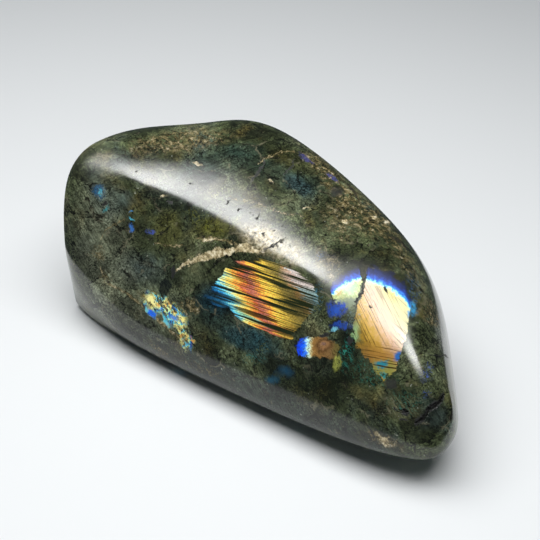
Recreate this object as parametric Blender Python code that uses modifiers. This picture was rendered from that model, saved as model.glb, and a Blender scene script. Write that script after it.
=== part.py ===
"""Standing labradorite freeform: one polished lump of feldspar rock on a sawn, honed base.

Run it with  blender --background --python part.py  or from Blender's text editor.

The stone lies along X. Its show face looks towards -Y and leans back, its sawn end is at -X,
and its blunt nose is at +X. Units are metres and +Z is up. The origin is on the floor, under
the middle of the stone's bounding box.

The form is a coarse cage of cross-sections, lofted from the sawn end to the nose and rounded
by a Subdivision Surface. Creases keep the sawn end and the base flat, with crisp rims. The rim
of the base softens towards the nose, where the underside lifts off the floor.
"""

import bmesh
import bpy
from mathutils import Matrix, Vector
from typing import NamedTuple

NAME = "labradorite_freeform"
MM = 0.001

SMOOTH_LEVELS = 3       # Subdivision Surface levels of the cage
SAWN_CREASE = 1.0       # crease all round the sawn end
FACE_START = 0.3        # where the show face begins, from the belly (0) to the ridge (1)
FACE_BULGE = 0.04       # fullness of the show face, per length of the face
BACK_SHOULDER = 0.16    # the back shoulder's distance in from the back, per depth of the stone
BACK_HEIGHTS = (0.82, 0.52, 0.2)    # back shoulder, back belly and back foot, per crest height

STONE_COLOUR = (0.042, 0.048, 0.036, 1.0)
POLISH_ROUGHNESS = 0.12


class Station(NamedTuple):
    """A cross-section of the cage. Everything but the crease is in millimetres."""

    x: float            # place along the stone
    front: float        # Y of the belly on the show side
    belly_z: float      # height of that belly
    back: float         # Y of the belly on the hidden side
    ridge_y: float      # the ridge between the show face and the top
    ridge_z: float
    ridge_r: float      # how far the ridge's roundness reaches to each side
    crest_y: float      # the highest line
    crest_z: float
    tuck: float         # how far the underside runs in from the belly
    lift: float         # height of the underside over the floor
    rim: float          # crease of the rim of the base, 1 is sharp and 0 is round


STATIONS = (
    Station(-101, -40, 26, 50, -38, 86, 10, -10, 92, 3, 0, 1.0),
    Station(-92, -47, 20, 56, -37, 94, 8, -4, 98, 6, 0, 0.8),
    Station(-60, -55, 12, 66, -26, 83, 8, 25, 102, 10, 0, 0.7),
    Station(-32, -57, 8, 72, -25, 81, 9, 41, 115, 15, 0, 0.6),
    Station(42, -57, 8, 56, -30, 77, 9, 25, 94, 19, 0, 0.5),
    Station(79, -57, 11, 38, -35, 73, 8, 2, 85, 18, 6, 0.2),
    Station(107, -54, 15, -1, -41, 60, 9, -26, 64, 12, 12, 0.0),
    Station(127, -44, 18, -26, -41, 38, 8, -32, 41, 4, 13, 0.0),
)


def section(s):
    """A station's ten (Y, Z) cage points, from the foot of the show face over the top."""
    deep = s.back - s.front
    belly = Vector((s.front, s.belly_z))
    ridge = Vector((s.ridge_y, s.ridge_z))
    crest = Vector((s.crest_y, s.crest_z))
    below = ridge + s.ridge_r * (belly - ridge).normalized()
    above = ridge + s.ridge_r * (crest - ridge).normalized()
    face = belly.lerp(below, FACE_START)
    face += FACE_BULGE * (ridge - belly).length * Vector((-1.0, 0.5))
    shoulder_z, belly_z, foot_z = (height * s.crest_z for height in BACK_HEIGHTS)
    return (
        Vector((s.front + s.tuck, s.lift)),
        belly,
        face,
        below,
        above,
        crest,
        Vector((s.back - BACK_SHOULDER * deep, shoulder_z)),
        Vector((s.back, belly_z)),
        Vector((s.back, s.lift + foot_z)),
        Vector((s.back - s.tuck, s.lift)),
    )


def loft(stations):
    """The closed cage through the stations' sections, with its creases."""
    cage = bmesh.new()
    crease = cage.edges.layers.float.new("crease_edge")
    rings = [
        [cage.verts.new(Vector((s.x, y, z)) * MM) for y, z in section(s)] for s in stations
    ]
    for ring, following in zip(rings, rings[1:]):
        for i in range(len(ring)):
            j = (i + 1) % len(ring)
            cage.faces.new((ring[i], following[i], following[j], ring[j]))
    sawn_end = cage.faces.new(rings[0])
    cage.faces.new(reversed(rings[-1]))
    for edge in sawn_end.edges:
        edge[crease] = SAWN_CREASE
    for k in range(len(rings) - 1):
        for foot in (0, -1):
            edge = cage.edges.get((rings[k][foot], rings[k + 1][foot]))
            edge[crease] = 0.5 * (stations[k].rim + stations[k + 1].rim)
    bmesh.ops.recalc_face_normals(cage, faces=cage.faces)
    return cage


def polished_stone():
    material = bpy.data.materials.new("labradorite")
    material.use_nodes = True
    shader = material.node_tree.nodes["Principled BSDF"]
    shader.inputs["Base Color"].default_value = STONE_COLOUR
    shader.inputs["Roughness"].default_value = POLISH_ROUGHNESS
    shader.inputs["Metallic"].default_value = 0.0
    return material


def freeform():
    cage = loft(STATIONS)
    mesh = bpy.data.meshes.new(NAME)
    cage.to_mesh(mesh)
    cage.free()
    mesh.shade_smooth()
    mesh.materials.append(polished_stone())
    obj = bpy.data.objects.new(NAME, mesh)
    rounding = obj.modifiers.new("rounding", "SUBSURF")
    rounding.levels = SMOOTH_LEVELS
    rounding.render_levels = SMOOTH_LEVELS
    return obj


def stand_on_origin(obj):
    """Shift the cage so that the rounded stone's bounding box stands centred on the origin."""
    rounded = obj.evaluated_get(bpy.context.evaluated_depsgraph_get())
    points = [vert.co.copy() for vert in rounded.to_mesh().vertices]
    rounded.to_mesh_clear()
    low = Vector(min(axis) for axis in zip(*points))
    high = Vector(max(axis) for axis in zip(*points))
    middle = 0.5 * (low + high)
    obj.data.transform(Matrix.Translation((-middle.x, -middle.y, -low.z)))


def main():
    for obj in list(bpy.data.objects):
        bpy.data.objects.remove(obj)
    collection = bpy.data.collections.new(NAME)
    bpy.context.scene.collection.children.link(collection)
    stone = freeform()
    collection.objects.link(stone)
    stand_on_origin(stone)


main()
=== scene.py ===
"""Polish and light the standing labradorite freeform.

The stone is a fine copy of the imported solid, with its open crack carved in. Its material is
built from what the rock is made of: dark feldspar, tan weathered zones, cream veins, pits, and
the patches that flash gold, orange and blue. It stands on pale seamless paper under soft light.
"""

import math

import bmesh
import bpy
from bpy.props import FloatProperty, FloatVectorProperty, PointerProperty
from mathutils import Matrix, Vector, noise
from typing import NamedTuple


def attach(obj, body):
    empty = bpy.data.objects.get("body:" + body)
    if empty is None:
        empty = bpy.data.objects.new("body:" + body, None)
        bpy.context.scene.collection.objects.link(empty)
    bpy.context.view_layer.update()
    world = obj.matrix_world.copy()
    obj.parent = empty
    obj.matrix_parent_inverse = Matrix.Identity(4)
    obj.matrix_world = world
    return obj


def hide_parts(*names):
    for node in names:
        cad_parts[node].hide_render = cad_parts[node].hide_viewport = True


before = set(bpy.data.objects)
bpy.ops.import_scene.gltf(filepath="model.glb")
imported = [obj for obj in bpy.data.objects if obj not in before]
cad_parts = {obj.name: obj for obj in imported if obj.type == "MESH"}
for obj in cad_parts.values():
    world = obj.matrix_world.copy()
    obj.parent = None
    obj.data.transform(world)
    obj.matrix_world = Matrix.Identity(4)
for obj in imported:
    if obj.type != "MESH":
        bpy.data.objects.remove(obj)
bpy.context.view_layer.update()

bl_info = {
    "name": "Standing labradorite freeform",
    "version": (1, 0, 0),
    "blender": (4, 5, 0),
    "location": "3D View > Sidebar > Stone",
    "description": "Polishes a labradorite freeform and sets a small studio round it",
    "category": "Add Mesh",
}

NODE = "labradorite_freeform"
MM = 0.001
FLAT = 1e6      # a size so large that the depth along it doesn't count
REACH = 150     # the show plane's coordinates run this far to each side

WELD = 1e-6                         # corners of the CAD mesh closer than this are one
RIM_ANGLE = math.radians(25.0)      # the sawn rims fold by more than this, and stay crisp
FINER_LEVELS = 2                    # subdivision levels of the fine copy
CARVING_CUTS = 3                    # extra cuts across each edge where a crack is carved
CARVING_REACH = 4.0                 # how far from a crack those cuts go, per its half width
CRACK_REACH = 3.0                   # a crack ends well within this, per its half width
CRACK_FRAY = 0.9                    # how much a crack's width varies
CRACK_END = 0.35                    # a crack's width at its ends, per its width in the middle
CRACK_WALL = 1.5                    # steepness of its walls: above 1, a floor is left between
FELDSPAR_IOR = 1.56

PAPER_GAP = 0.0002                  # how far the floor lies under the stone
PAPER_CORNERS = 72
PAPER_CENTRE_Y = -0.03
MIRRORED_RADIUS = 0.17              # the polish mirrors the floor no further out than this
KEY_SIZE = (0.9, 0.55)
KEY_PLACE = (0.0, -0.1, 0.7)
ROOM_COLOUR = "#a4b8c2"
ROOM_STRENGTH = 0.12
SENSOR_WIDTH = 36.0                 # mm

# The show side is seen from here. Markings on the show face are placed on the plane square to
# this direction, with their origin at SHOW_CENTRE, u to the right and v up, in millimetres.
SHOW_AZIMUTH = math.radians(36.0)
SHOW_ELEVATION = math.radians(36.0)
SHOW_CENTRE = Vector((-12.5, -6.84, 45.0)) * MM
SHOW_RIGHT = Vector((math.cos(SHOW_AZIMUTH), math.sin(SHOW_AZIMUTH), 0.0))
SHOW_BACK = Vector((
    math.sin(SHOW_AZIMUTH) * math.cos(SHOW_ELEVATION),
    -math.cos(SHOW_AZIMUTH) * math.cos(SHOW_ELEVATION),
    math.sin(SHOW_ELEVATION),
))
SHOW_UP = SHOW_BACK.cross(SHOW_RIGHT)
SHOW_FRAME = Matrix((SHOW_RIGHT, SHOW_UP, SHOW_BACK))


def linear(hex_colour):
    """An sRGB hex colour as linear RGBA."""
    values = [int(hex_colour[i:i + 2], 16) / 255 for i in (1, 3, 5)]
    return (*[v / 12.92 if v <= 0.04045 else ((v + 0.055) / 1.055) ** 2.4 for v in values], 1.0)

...

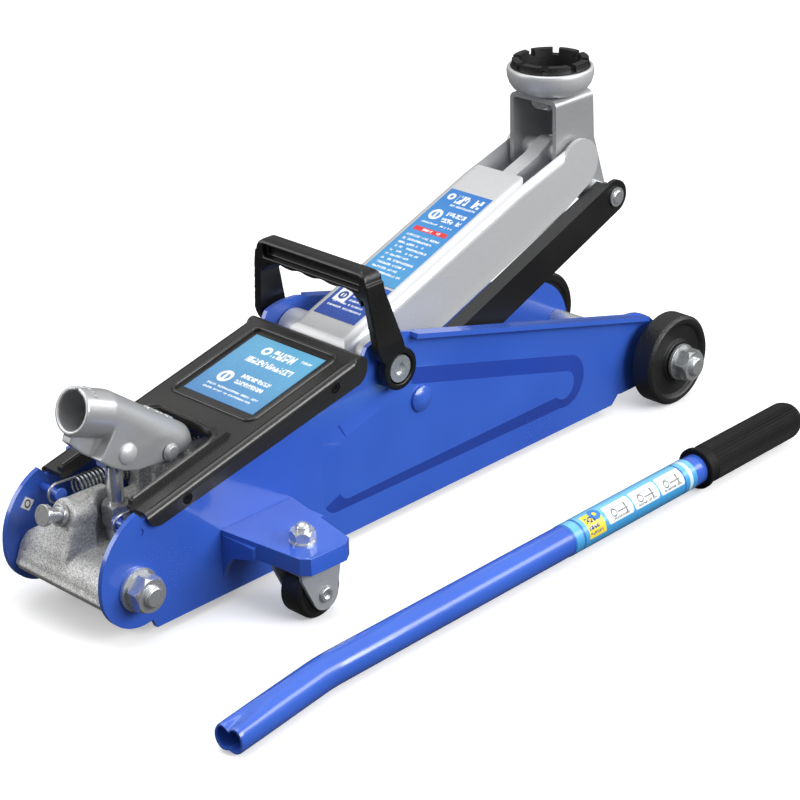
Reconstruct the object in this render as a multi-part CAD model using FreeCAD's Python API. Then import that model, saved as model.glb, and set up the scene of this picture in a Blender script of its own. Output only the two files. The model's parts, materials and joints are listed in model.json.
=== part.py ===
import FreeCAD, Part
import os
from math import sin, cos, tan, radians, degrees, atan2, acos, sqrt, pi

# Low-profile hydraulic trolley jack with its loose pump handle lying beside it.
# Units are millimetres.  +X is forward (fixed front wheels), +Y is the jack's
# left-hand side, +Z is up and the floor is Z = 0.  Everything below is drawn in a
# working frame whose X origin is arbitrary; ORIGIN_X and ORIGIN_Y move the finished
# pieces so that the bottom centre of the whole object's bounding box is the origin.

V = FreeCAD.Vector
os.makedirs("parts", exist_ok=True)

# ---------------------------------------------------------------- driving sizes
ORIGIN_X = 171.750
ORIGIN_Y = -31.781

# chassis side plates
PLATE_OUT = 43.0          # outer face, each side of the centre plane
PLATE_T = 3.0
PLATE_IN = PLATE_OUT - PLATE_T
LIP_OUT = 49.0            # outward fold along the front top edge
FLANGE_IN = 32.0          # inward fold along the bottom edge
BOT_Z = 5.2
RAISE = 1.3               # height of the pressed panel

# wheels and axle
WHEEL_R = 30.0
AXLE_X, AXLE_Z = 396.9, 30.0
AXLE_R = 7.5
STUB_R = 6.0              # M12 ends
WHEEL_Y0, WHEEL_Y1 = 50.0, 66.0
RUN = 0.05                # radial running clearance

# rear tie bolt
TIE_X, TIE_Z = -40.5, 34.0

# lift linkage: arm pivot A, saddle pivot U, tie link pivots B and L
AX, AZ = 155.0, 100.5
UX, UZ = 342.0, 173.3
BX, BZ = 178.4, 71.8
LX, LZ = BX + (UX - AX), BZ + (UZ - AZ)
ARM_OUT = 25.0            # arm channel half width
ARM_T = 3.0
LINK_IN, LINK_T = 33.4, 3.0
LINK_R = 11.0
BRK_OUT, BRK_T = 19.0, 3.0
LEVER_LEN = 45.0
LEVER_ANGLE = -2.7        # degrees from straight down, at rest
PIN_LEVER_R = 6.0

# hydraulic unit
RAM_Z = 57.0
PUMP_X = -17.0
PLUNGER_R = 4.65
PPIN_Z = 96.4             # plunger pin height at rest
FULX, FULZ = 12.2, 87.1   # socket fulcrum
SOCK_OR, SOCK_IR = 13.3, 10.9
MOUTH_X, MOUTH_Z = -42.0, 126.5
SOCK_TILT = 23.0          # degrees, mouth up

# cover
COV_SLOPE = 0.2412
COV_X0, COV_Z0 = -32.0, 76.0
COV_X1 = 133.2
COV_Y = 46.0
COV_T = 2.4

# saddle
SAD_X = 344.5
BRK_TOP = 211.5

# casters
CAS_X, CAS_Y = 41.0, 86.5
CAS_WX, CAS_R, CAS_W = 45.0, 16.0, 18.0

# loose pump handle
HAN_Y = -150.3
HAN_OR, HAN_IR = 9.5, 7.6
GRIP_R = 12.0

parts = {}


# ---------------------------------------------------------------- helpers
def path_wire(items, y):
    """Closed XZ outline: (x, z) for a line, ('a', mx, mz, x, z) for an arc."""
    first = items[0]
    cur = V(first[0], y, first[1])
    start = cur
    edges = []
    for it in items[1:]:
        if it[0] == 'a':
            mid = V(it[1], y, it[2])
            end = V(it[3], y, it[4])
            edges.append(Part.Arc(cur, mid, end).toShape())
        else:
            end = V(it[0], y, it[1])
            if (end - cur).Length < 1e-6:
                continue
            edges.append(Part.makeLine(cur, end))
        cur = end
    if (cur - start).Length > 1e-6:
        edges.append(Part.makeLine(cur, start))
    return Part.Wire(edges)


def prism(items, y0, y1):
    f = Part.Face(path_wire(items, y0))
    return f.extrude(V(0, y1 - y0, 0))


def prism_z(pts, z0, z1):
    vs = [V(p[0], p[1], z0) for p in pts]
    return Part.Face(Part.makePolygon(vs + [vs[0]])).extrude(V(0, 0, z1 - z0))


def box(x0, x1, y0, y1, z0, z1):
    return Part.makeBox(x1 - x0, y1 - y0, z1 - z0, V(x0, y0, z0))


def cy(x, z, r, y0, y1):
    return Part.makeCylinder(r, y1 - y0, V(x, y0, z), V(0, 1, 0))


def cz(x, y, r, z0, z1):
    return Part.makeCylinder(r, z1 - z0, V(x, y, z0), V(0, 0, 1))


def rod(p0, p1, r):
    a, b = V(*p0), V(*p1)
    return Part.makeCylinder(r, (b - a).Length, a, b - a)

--

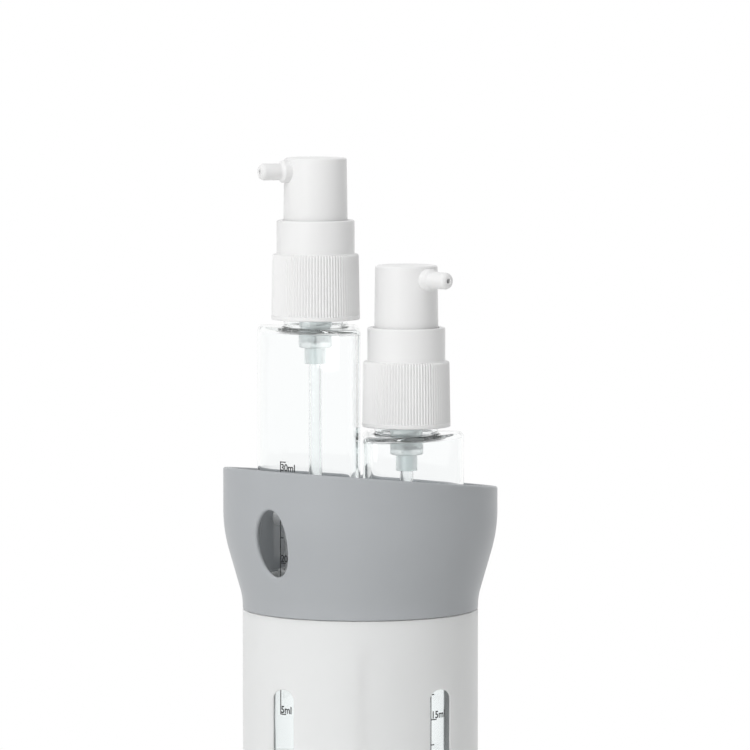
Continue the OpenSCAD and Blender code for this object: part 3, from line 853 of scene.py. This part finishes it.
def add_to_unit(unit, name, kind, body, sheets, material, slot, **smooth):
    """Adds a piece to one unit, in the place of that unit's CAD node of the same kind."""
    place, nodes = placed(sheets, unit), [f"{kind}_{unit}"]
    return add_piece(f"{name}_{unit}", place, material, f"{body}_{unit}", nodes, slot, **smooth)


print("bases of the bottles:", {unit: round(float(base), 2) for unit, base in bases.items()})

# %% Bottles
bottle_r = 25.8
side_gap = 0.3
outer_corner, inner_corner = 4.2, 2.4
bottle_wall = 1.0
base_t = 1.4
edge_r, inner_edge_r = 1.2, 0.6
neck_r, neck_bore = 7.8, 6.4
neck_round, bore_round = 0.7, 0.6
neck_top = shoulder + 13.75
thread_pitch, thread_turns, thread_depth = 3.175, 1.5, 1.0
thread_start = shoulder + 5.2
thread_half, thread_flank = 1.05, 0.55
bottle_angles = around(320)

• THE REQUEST
Repeat, unchanged, every line from the one that contains "rounding.levels = SMOOTH_LEVELS" to the one that contains "import math", including both, and no other line.

• RESULT
    rounding.levels = SMOOTH_LEVELS
    rounding.render_levels = SMOOTH_LEVELS
    return obj


def stand_on_origin(obj):
    """Shift the cage so that the rounded stone's bounding box stands centred on the origin."""
    rounded = obj.evaluated_get(bpy.context.evaluated_depsgraph_get())
    points = [vert.co.copy() for vert in rounded.to_mesh().vertices]
    rounded.to_mesh_clear()
    low = Vector(min(axis) for axis in zip(*points))
    high = Vector(max(axis) for axis in zip(*points))
    middle = 0.5 * (low + high)
    obj.data.transform(Matrix.Translation((-middle.x, -middle.y, -low.z)))


def main():
    for obj in list(bpy.data.objects):
        bpy.data.objects.remove(obj)
    collection = bpy.data.collections.new(NAME)
    bpy.context.scene.collection.children.link(collection)
    stone = freeform()
    collection.objects.link(stone)
    stand_on_origin(stone)


main()
=== scene.py ===
"""Polish and light the standing labradorite freeform.

The stone is a fine copy of the imported solid, with its open crack carved in. Its material is
built from what the rock is made of: dark feldspar, tan weathered zones, cream veins, pits, and
the patches that flash gold, orange and blue. It stands on pale seamless paper under soft light.
"""

import math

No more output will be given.